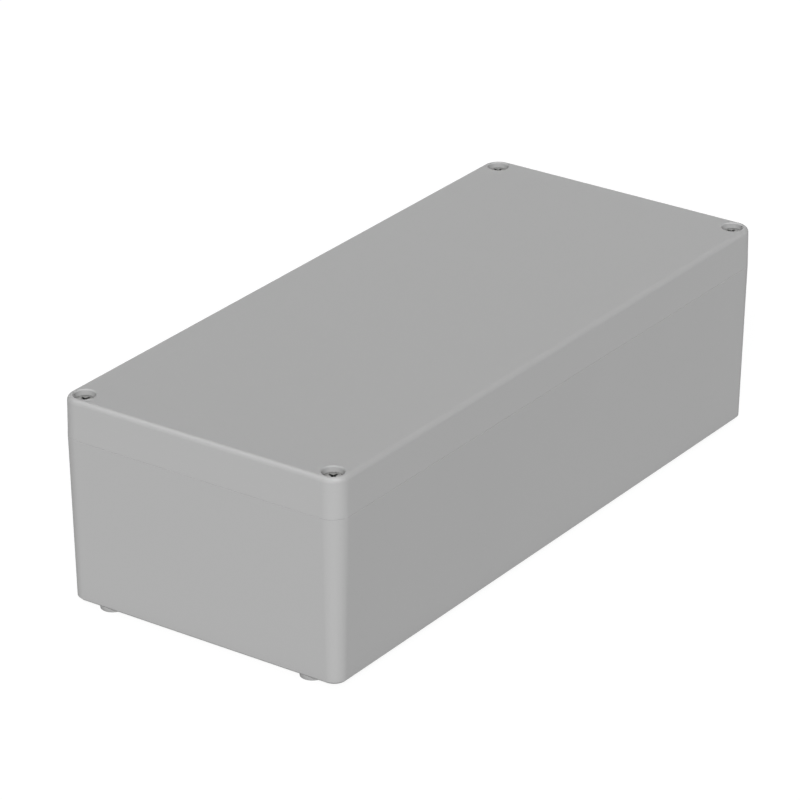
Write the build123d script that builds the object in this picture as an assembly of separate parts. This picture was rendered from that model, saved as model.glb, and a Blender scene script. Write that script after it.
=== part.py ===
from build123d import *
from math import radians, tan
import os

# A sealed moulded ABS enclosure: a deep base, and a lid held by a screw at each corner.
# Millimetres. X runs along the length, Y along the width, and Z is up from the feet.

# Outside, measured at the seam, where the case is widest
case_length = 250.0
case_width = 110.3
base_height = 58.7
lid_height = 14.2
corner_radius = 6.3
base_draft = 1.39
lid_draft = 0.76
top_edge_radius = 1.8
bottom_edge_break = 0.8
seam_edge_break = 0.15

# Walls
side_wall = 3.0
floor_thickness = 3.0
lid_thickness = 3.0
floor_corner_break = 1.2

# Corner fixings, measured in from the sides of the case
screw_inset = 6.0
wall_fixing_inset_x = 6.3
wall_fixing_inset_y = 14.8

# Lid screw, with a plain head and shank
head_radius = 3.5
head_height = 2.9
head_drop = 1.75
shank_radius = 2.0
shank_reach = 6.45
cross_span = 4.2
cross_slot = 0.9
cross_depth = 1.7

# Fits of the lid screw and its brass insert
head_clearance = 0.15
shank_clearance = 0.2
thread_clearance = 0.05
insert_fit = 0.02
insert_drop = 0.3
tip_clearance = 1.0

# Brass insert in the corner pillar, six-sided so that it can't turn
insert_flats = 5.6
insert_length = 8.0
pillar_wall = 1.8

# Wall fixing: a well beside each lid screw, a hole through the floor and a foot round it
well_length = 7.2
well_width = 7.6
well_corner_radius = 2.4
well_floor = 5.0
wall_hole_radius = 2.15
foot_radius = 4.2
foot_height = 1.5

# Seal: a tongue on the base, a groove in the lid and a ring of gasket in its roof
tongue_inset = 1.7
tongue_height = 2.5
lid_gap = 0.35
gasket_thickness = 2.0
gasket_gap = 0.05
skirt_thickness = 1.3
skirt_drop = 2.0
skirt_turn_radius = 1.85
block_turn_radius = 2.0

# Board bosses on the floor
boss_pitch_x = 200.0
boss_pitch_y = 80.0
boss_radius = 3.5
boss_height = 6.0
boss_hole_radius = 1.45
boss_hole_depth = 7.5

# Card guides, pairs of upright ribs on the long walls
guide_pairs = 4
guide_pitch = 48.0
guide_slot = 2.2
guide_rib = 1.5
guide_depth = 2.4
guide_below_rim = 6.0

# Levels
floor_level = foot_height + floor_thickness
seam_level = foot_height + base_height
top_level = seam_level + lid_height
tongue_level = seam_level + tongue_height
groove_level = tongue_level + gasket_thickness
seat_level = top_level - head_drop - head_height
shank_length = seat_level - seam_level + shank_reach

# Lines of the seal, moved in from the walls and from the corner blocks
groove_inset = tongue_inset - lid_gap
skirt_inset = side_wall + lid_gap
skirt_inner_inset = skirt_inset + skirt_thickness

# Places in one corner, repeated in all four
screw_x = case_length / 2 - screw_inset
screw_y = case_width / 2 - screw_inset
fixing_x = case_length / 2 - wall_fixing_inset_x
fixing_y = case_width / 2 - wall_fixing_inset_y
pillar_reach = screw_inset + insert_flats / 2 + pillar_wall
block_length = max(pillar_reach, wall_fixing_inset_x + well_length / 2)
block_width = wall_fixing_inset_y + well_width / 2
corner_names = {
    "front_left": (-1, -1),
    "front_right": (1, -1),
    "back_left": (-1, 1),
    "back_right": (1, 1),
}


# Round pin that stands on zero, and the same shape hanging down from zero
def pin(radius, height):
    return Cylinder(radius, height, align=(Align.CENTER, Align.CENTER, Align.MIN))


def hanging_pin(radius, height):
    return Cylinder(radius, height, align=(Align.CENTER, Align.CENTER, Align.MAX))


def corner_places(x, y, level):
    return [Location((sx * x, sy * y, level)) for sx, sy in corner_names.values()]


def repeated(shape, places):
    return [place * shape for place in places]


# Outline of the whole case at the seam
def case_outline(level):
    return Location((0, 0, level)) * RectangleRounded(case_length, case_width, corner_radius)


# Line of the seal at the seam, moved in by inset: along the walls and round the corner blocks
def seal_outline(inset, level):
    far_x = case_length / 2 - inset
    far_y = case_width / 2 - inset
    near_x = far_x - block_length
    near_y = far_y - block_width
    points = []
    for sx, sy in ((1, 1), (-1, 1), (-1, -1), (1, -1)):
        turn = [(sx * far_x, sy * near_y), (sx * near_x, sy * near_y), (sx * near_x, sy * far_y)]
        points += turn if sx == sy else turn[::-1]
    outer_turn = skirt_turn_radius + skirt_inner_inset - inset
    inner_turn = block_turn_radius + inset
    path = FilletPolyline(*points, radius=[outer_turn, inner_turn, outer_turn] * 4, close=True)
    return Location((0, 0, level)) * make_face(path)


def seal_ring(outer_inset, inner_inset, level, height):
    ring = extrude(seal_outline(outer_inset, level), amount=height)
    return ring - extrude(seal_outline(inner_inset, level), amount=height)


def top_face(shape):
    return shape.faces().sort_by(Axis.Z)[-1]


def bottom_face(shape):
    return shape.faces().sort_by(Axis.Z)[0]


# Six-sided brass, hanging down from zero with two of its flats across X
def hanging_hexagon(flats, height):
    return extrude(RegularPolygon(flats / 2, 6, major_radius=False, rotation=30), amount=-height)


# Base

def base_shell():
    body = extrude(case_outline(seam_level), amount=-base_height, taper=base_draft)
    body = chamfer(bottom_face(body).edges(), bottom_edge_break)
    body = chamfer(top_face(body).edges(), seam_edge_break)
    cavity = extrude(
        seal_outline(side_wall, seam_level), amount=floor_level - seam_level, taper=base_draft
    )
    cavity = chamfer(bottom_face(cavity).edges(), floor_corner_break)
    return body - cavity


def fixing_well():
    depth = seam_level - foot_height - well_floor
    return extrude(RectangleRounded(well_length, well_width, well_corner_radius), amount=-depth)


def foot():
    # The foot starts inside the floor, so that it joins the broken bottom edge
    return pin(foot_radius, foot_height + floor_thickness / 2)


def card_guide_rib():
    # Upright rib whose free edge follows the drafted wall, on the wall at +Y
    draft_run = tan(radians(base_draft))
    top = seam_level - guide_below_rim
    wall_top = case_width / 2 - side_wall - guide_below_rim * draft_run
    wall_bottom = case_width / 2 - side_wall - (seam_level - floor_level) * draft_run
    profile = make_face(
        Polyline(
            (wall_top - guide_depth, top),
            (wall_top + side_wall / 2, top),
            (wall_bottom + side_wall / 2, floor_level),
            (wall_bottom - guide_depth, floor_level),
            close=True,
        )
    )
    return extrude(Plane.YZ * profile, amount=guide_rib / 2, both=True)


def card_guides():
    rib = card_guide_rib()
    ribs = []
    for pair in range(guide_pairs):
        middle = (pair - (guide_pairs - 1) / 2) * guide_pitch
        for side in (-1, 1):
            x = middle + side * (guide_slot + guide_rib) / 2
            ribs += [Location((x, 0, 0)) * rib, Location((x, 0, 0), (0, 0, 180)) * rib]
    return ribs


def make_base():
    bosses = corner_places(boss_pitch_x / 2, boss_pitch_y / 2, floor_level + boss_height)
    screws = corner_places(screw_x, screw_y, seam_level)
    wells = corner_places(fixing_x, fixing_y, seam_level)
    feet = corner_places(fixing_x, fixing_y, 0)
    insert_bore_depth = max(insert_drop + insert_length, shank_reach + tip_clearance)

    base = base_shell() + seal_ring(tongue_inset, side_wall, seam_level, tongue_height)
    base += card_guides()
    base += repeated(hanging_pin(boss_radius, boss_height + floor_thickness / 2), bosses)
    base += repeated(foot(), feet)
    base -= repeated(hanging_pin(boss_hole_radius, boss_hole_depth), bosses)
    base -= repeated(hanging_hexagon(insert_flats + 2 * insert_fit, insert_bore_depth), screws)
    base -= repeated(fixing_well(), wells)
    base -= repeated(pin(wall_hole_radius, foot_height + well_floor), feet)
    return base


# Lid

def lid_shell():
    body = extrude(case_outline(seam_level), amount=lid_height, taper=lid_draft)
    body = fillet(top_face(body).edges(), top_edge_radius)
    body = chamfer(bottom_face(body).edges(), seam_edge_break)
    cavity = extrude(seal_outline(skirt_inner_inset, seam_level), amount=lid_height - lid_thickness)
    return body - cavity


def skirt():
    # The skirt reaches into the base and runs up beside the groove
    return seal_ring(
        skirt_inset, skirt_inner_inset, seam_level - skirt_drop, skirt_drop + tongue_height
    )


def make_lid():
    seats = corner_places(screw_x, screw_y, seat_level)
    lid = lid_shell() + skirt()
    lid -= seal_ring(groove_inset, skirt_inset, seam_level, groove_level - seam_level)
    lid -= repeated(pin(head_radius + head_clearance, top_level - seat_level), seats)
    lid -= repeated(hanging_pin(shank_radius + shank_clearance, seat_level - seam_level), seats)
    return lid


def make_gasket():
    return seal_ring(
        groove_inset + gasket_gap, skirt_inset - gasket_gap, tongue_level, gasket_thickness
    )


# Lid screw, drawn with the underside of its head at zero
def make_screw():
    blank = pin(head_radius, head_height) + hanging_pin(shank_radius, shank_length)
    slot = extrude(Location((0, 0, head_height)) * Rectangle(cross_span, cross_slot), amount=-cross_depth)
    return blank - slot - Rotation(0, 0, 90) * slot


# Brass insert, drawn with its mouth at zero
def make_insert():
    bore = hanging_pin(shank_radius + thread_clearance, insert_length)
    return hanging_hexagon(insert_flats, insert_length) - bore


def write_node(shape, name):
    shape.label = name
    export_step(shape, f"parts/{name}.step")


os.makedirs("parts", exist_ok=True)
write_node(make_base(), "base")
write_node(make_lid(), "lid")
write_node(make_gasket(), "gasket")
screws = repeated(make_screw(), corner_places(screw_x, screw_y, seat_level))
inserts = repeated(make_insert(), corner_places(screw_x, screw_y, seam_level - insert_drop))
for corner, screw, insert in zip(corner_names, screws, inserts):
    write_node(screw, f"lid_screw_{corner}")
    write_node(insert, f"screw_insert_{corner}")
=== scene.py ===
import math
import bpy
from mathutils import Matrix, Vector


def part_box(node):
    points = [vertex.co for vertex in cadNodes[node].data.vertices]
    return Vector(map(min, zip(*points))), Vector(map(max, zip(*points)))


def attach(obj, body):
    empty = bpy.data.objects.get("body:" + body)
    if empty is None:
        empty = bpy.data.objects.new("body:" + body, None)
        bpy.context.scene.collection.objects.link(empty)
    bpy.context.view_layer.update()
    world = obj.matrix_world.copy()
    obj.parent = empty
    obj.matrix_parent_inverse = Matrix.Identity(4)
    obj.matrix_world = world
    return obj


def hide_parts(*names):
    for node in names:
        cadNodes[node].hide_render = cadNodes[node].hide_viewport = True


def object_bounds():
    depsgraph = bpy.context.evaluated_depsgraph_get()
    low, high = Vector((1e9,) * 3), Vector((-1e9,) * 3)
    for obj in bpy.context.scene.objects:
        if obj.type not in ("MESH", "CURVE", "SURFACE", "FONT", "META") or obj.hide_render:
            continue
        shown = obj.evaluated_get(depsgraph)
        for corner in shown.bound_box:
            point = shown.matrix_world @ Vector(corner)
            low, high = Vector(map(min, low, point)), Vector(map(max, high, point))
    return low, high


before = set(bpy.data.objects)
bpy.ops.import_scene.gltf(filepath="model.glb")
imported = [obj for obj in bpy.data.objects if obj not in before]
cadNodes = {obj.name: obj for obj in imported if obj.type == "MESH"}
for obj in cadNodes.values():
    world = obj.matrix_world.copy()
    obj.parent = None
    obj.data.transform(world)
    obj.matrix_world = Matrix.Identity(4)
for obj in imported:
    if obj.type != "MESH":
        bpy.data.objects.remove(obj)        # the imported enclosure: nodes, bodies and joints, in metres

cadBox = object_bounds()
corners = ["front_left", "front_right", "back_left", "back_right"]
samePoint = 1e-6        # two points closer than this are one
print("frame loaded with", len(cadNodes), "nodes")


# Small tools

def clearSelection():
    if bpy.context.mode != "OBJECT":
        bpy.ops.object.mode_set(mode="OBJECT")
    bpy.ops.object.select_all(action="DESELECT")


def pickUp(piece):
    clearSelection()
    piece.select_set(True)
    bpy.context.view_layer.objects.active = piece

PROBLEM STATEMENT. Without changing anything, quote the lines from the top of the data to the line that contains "floor_corner_break = 1.2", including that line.

PROBLEM SOLUTION.
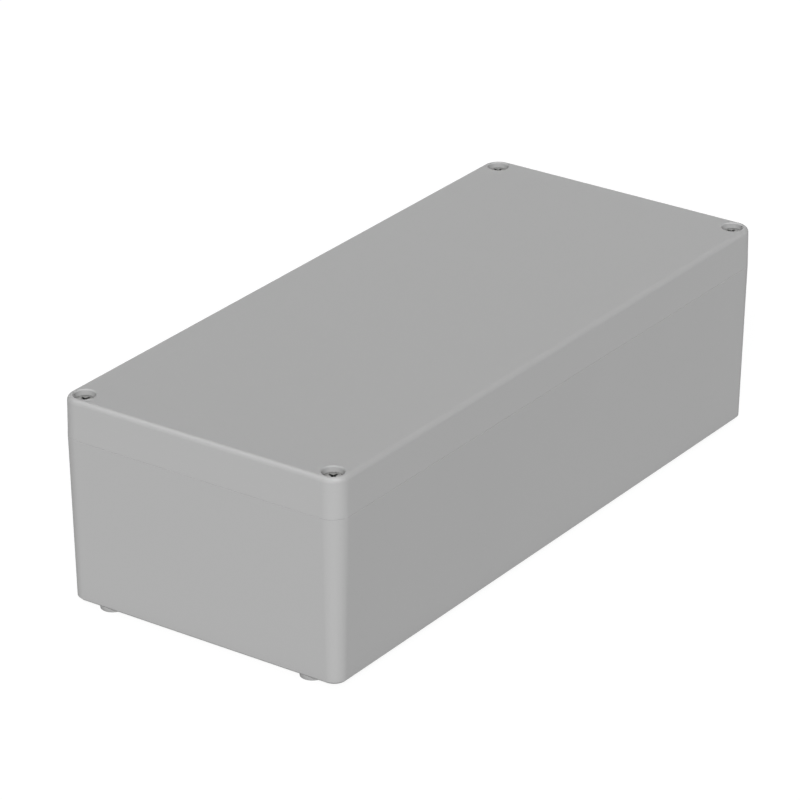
Write the build123d script that builds the object in this picture as an assembly of separate parts. This picture was rendered from that model, saved as model.glb, and a Blender scene script. Write that script after it.
=== part.py ===
from build123d import *
from math import radians, tan
import os

# A sealed moulded ABS enclosure: a deep base, and a lid held by a screw at each corner.
# Millimetres. X runs along the length, Y along the width, and Z is up from the feet.

# Outside, measured at the seam, where the case is widest
case_length = 250.0
case_width = 110.3
base_height = 58.7
lid_height = 14.2
corner_radius = 6.3
base_draft = 1.39
lid_draft = 0.76
top_edge_radius = 1.8
bottom_edge_break = 0.8
seam_edge_break = 0.15

# Walls
side_wall = 3.0
floor_thickness = 3.0
lid_thickness = 3.0
floor_corner_break = 1.2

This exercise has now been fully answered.